After the long cold winter the people of the Twin Cities are very eager to turn out to celebrate the arrival of spring at the Minneapolis May Day Parade and Festival. Costumes, floats and street performers make up a wonderful creative parade through downtown, ending at Powderhorn Park where all manner of entertainment, including several puppet shows, goes on. The food and activities on offer are ample to keep everyone happy for the day.

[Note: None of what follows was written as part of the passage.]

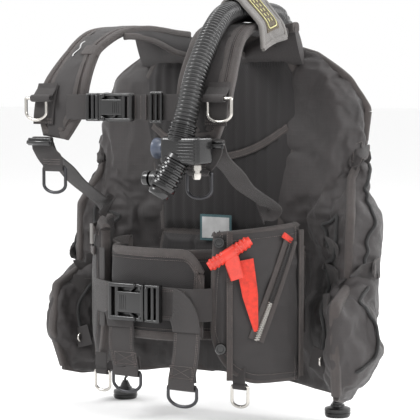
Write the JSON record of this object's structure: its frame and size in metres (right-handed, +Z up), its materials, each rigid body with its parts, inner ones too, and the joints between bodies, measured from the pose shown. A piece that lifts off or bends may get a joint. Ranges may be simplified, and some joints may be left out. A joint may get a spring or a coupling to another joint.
{
  "type": "buoyancy compensator vest",
  "caption": "Diver's back-inflation buoyancy vest with padded shoulder harness, waist and chest buckles, weight pockets, corrugated inflator hose, dump valves and a tank band.",
  "frame": {"origin": "centre of the flat rear face of the tank pad, where the tank rests", "axes": "+Z up, +Y towards the tank, -Y to the wearer's front, +X to the wearer's left"},
  "size_m": [0.5956, 0.5717, 0.6634],
  "materials": {
    "black_plastic": "moulded, satin",
    "dark_metal": "dark coated",
    "hose_rubber": "smooth black rubber",
    "mesh_fabric": "padded mesh cloth",
    "mouth_rubber": "soft blue-grey silicone",
    "nylon": "coated nylon, matt",
    "red_rubber": "moulded, satin",
    "steel": "polished stainless",
    "webbing": "woven webbing",
    "wrap_fabric": "woven grey-brown cloth"
  },
  "bodies": {
    "vest": {"back_pad": "mesh_fabric", "back_plate": "black_plastic", "bladder": "nylon", "bungee_left": "hose_rubber", "bungee_right": "hose_rubber", "cam_buckle_base": "black_plastic", "carry_handle": "webbing", "chest_buckle_female": "black_plastic", "chest_strap_left": "webbing", "chest_strap_right": "webbing", "chest_triglide": "black_plastic", "cummerbund_left": "mesh_fabric", "cummerbund_right": "mesh_fabric", "dump_valve_left": "black_plastic", "dump_valve_right": "black_plastic", "hose_elbow": "black_plastic", "hose_upper": "hose_rubber", "hose_wrap": "wrap_fabric", "ladder_lock_left": "black_plastic", "ladder_lock_right": "black_plastic", "lower_strap_left": "webbing", "lower_strap_right": "webbing", "lumbar_pad": "mesh_fabric", "positioning_strap": "webbing", "pull_cord_left": "webbing", "pull_cord_right": "webbing", "shoulder_strap_left": "nylon", "shoulder_strap_right": "nylon", "shoulder_web_left": "webbing", "shoulder_web_right": "webbing", "tank_band": "webbing", "tank_pad": "black_plastic", "waist_buckle_female": "black_plastic", "waist_strap_left": "webbing", "waist_strap_right": "webbing", "waist_tail_right": "webbing", "weight_pocket_left": "nylon", "weight_pocket_right": "nylon", "yoke_collar": "nylon"},
    "waist_tongue": {"waist_buckle_male": "black_plastic", "waist_tail_left": "webbing"},
    "chest_tongue": {"chest_buckle_male": "black_plastic"},
    "upper_d_ring_left_body": {"upper_d_ring_left": "steel"},
    "lower_d_ring_left_body": {"lower_d_ring_left": "dark_metal"},
    "pocket_d_ring_left_body": {"pocket_d_ring_left": "steel"},
    "tail_d_ring_left_body": {"tail_d_ring_left": "dark_metal"},
    "pull_knob_left_body": {"pull_knob_left": "black_plastic"},
    "upper_d_ring_right_body": {"upper_d_ring_right": "steel"},
    "lower_d_ring_right_body": {"lower_d_ring_right": "dark_metal"},
    "pocket_d_ring_right_body": {"pocket_d_ring_right": "steel"},
    "tail_d_ring_right_body": {"tail_d_ring_right": "dark_metal"},
    "pull_knob_right_body": {"pull_knob_right": "black_plastic"},
    "inflator": {"inflator_hose": "hose_rubber", "inflator_body": "black_plastic", "mouthpiece": "mouth_rubber", "hose_nipple": "steel"},
    "inflate_button_body": {"inflate_button": "black_plastic"},
    "deflate_button_body": {"deflate_button": "black_plastic"},
    "cam_lever_body": {"cam_lever": "black_plastic"},
    "ripcord_body": {"ripcord_handle": "red_rubber"}
  },
  "joints": [
    {"name": "waist_buckle_slide", "type": "slide", "parent": "vest", "child": "waist_tongue", "axis": [1, 0, 0], "range_m": [0, 0.03]},
    {"name": "chest_buckle_slide", "type": "slide", "parent": "vest", "child": "chest_tongue", "axis": [-1, 0, 0], "range_m": [0, 0.03]},
    {"name": "upper_d_ring_left_swing", "type": "hinge", "parent": "vest", "child": "upper_d_ring_left_body", "pos_m": [0.16635, -0.29968, 0.179], "axis": [1, 0, 0], "range_deg": [-75, 1]},
    {"name": "upper_d_ring_right_swing", "type": "hinge", "parent": "vest", "child": "upper_d_ring_right_body", "pos_m": [-0.16635, -0.29968, 0.179], "axis": [1, 0, 0], "range_deg": [-75, 1]},
    {"name": "lower_d_ring_left_swing", "type": "hinge", "parent": "vest", "child": "lower_d_ring_left_body", "pos_m": [0.132, -0.299, 0.073], "axis": [1, 0, 0], "range_deg": [-50, 60]},
    {"name": "lower_d_ring_right_swing", "type": "hinge", "parent": "vest", "child": "lower_d_ring_right_body", "pos_m": [-0.132, -0.299, 0.073], "axis": [1, 0, 0], "range_deg": [-75, 60]},
    {"name": "pocket_d_ring_left_swing", "type": "hinge", "parent": "vest", "child": "pocket_d_ring_left_body", "pos_m": [0.12877, -0.18339, -0.2545], "axis": [1, 0, 0], "range_deg": [-60, 60]},
    {"name": "pocket_d_ring_right_swing", "type": "hinge", "parent": "vest", "child": "pocket_d_ring_right_body", "pos_m": [-0.12877, -0.18339, -0.2545], "axis": [1, 0, 0], "range_deg": [-60, 60]},
    {"name": "tail_d_ring_left_swing", "type": "hinge", "parent": "waist_tongue", "child": "tail_d_ring_left_body", "pos_m": [0.066, -0.24575, -0.253], "axis": [1, 0, 0], "range_deg": [-70, 70]},
    {"name": "tail_d_ring_right_swing", "type": "hinge", "parent": "vest", "child": "tail_d_ring_right_body", "pos_m": [-0.036, -0.24575, -0.24], "axis": [1, 0, 0], "range_deg": [-70, 70]},
    {"name": "inflator_swing", "type": "hinge", "parent": "vest", "child": "inflator", "pos_m": [0.116, -0.20432, 0.30154], "axis": [1, 0, 0], "range_deg": [-70, 0]},
    {"name": "inflate_button_press", "type": "slide", "parent": "inflator", "child": "inflate_button_body", "axis": [1, 0, 0], "range_m": [0, 0.0038], "stiffness_N_per_m": 900, "springref_m": -0.001},
    {"name": "deflate_button_press", "type": "slide", "parent": "inflator", "child": "deflate_button_body", "axis": [0.3541, 0.3541, 0.8656], "range_m": [0, 0.0038], "stiffness_N_per_m": 900, "springref_m": -0.001},
    {"name": "pull_knob_left_pull", "type": "slide", "parent": "vest", "child": "pull_knob_left_body", "axis": [0, 0, -1], "range_m": [0, 0.02], "stiffness_N_per_m": 600, "springref_m": -0.003},
    {"name": "pull_knob_right_pull", "type": "slide", "parent": "vest", "child": "pull_knob_right_body", "axis": [0, 0, -1], "range_m": [0, 0.02], "stiffness_N_per_m": 600, "springref_m": -0.003},
    {"name": "cam_lever_swing", "type": "hinge", "parent": "vest", "child": "cam_lever_body", "pos_m": [0.034, 0.1993, 0.085], "axis": [0, 0, -1], "range_deg": [0, 100]},
    {"name": "ripcord_pull", "type": "slide", "parent": "vest", "child": "ripcord_body", "axis": [0.6154, -0.7882, 0], "range_m": [0, 0.06]}
  ]
}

Minnesota Renaissance Festival

The Minnesota Rennaissance Festival is a month-long fair recreating life in 16th-century Europe. Held on a 22-acre (89,000 sq meter) field in Jonathan, Minnesota every autumn, the festival offers food, shopping, and entertainment all designed to be as authentic as possible to the era. You can sample foods like turkey legs and apple tarts or the favorite Barbarian Burger while you take in a round of jousting or catch medieval comedy with performers like Zilch the Torysteller. You can visit the royal court, or you might even catch a real medieval wedding!

Minnesota State Fair

Dubbed the ‘Great Minnesota Get-Together’, the Minnesota State Fair is eagerly anticipated by locals every year, taking advantage of the beautiful late-summer weather to attract millions of people for food, music, rides and more fun. The Midway offers dozens of rides and games for all ages, while the livestock competitions offer farmers the chance to show off their prized animals. The Fair started out as an event for farmers, so there are still machinery shows, but that has become secondary for most people with the concerts, exhibits, and shows.

Anoka Halloween Parade

The Anoka Halloween Parade is a big event in a little town. It was the first city to host a Halloween Parade in 1920, and has officially been designated the ‘Halloween Capital of the World’ by the US Congress. The city’s festivities include a bonfire, beauty pageant, 5k race (in costume, of course), ball, ‘Pumpkin Bowl’ football game, haunted houses, wine tastings, home decorating contests, and no less than three parades. The main event is the Grand Day Parade, held on the Saturday before Halloween.

St Paul Winter Carnival

Back in 1886 a New York journalist described St Paul as being ‘unfit for human habitation in the winter’. Locals were not going to take this insult lying down and decided to turn the snowiest spot in the States into a winter wonderland. Since then the tradition of building an ice palace - nowadays a spectacular walk-through castle of ice - has become entrenched, along with the huge party that goes along with it. Each year the crowning of King Boreas and the Queen of Snows heralds the start of three weeks of frozen fun with events like ice sculpture contests and a torchlight parade.